■ **What you will do**: List the lines of this listing that hold the word "node".
○ ○ ○ ○ ○ ○ ○
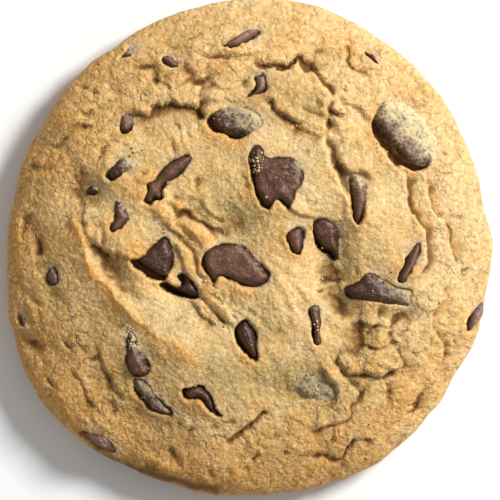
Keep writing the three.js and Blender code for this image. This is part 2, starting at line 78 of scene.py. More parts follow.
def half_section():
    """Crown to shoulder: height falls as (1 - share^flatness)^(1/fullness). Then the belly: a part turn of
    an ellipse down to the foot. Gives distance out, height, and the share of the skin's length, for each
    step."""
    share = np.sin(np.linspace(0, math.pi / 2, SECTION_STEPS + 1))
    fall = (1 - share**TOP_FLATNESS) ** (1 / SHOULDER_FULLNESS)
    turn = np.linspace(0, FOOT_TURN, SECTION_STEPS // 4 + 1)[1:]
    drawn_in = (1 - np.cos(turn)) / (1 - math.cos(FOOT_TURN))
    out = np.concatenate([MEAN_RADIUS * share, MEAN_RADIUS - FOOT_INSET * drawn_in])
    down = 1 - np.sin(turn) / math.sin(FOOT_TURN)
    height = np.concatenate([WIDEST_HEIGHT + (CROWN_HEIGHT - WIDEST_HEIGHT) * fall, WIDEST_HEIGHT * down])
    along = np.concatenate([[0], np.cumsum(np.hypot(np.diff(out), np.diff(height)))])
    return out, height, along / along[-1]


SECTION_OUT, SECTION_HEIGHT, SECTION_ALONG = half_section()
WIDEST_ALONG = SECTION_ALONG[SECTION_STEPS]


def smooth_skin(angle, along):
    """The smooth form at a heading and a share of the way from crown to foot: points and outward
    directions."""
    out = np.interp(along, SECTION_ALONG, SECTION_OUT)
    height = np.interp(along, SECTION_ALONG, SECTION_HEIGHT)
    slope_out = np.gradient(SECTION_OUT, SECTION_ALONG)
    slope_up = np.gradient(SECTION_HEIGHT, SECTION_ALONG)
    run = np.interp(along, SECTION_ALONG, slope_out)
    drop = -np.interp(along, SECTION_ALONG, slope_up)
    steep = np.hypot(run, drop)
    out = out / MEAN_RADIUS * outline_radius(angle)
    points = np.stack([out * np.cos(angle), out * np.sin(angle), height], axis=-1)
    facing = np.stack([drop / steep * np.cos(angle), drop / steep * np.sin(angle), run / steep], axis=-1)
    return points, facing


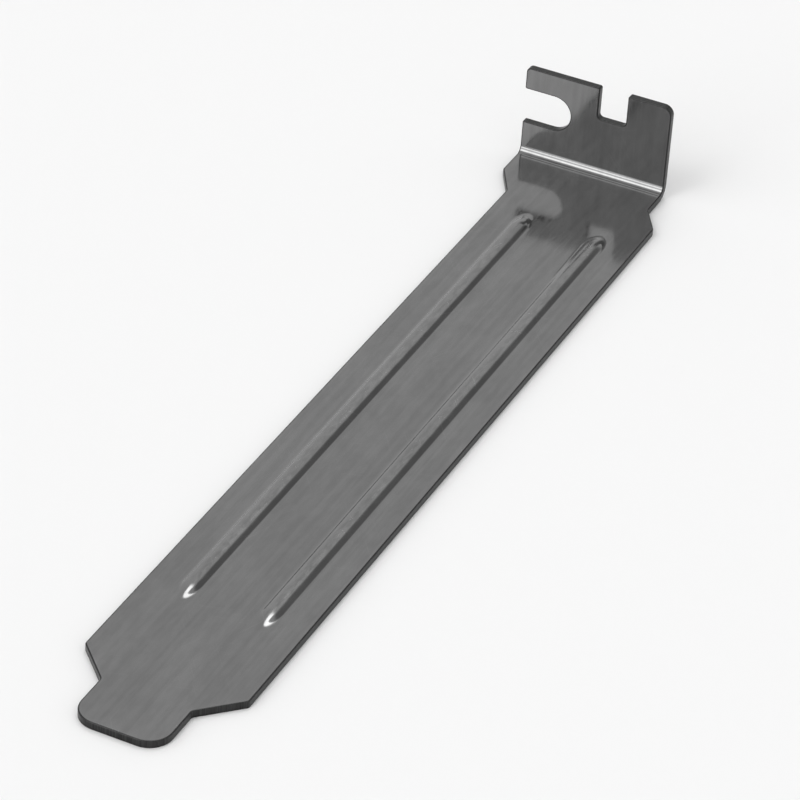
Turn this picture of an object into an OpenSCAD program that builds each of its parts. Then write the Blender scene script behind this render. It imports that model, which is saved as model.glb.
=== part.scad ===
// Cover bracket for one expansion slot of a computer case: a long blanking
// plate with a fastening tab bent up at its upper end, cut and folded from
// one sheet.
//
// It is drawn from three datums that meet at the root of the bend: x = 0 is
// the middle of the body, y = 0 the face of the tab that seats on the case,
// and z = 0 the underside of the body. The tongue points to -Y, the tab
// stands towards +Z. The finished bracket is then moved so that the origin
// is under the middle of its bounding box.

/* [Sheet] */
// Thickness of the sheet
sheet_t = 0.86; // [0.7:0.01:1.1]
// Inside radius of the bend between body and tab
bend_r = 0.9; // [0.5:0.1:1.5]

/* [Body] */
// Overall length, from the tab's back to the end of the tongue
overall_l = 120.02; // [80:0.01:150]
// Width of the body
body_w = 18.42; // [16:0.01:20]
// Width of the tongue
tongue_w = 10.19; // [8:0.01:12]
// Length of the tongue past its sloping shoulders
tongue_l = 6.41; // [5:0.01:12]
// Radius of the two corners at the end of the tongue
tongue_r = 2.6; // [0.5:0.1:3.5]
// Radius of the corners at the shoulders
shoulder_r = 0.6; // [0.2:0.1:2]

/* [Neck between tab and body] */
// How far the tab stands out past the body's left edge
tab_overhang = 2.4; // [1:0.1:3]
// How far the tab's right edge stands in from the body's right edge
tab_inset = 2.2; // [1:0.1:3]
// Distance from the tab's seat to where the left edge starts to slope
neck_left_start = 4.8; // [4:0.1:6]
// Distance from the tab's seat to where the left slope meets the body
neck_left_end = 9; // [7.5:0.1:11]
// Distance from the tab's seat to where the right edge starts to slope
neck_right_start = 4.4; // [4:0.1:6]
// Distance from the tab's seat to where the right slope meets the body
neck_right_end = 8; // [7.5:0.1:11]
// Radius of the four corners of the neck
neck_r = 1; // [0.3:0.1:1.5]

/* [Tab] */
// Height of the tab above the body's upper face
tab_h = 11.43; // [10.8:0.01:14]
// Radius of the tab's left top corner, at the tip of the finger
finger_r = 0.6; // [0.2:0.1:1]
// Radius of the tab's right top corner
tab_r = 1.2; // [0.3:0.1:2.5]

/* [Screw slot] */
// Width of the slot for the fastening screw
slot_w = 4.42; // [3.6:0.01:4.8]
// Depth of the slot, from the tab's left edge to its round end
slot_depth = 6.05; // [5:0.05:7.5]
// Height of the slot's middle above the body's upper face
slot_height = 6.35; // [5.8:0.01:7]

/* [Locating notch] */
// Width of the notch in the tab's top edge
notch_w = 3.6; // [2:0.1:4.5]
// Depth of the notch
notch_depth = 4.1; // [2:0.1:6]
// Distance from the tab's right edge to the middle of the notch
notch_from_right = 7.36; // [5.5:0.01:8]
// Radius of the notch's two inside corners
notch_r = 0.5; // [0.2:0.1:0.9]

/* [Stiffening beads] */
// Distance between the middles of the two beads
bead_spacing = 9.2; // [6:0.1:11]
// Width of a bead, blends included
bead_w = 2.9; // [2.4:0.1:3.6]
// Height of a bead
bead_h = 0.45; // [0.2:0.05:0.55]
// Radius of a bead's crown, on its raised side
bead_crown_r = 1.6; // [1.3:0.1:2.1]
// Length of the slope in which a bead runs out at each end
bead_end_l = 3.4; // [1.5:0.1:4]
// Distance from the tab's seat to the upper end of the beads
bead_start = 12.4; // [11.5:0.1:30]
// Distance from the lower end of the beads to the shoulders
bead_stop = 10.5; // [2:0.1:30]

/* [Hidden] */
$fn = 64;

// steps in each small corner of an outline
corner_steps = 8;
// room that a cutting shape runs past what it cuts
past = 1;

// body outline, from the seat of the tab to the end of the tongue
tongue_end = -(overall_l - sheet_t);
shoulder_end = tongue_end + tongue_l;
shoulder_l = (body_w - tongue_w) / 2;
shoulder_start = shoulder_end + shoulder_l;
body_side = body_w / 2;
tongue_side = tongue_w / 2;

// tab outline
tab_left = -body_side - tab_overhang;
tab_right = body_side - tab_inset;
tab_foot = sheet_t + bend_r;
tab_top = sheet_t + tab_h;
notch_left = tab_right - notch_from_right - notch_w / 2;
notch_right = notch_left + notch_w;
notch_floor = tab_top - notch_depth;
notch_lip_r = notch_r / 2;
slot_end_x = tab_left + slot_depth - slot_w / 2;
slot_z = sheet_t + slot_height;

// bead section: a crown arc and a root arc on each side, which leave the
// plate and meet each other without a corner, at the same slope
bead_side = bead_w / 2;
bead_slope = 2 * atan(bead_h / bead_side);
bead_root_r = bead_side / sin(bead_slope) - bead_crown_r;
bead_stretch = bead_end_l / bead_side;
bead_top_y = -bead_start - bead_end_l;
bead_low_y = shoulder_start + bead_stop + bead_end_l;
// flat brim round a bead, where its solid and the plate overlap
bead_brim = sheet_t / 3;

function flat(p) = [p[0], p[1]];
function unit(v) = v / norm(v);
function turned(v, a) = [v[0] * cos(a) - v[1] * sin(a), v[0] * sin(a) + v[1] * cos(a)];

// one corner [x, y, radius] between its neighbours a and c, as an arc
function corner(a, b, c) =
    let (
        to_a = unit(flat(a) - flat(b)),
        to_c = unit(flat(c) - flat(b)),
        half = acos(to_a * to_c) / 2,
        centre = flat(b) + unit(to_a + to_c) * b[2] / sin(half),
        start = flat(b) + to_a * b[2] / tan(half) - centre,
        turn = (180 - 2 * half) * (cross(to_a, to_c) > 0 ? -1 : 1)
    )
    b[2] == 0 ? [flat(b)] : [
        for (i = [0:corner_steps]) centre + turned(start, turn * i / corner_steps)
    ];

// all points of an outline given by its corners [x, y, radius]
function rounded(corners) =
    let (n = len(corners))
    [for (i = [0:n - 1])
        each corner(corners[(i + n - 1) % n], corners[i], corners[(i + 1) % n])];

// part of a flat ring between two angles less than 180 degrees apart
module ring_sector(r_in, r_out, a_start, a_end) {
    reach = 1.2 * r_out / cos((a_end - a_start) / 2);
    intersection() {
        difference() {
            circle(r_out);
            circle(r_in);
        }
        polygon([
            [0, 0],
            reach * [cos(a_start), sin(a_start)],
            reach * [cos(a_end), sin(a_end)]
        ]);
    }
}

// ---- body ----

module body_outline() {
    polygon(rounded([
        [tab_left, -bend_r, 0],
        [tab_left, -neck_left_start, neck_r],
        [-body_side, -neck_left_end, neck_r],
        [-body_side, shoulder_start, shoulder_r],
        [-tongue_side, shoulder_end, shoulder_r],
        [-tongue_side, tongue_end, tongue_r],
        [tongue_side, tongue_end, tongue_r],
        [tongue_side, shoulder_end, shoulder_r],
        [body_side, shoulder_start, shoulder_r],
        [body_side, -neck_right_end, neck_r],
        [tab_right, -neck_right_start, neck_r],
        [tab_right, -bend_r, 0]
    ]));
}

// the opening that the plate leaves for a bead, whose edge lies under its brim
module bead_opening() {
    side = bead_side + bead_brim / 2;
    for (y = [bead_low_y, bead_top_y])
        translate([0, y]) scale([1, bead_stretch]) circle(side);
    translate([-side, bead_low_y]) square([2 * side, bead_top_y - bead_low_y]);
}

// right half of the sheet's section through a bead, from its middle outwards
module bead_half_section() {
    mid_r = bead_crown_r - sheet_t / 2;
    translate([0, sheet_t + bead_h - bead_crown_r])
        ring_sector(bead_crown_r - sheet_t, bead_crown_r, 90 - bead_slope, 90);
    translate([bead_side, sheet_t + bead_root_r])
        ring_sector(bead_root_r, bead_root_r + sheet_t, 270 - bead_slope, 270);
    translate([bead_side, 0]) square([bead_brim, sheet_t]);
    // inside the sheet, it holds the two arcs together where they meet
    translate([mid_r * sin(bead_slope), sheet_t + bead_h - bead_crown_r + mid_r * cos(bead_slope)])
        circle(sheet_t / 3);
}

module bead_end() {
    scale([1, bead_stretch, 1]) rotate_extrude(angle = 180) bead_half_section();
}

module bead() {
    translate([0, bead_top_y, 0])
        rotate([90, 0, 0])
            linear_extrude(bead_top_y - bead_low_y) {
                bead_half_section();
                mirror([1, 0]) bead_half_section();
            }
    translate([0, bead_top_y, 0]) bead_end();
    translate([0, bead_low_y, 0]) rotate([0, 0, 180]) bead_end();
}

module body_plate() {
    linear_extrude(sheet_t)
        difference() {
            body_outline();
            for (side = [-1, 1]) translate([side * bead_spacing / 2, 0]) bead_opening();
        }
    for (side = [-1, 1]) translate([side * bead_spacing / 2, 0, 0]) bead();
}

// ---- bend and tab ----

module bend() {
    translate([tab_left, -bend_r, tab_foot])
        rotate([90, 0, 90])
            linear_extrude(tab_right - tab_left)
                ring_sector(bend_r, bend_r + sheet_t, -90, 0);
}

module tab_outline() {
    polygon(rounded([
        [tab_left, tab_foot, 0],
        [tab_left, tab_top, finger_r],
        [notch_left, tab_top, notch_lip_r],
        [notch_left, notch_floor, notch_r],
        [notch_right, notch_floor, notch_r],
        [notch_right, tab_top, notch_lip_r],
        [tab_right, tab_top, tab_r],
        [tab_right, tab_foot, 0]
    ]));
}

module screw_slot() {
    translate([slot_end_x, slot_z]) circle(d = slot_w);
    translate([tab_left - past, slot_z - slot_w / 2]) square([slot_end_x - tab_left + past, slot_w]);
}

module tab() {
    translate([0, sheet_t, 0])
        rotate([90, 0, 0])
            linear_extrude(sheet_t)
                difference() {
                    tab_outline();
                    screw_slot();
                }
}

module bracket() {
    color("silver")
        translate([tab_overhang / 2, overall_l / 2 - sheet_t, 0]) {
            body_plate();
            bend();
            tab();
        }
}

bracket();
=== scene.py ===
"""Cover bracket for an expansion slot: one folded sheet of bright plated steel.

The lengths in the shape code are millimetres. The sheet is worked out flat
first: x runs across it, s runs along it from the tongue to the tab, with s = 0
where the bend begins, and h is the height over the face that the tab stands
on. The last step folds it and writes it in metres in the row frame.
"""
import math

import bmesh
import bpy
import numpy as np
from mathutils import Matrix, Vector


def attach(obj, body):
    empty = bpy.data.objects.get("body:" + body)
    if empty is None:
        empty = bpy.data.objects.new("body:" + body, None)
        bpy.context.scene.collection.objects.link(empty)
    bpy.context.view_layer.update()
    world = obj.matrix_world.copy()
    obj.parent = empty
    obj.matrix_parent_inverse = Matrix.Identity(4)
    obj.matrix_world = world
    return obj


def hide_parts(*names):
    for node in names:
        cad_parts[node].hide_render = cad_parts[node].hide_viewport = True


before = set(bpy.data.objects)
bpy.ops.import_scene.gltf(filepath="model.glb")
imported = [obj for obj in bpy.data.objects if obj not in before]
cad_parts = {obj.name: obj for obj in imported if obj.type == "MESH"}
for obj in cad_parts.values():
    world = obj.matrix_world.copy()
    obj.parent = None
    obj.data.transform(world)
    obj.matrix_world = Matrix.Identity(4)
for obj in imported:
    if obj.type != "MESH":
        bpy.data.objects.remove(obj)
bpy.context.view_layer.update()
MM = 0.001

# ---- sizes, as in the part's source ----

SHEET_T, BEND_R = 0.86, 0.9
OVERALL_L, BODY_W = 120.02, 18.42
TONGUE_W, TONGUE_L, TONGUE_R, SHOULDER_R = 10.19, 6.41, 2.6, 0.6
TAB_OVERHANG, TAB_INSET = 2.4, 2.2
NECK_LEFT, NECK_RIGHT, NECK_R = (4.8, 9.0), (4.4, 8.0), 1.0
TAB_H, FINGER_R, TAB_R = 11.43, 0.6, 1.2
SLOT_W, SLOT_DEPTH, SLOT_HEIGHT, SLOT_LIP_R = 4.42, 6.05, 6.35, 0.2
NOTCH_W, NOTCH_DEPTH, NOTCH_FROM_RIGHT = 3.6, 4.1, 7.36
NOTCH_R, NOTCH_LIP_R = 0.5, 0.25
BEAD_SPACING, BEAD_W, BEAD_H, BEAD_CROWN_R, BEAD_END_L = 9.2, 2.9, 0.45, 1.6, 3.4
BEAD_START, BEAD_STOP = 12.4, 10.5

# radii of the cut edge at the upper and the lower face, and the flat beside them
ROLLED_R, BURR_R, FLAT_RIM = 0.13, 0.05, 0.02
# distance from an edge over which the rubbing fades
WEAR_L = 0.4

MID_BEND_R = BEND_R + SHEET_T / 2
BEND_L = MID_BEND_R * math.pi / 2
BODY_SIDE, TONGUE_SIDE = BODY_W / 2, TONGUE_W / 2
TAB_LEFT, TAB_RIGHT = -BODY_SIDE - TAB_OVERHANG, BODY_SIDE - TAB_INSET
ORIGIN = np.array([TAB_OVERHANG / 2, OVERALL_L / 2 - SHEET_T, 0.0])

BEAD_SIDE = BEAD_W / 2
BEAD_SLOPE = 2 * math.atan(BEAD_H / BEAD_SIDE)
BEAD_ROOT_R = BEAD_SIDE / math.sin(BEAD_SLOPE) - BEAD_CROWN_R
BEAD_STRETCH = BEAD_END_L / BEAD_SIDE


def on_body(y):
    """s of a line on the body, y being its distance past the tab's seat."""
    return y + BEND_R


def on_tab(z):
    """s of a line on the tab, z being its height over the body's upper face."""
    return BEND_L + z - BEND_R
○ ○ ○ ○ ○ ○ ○
■ **Right answer**:
    for node in names:
        cad_parts[node].hide_render = cad_parts[node].hide_viewport = True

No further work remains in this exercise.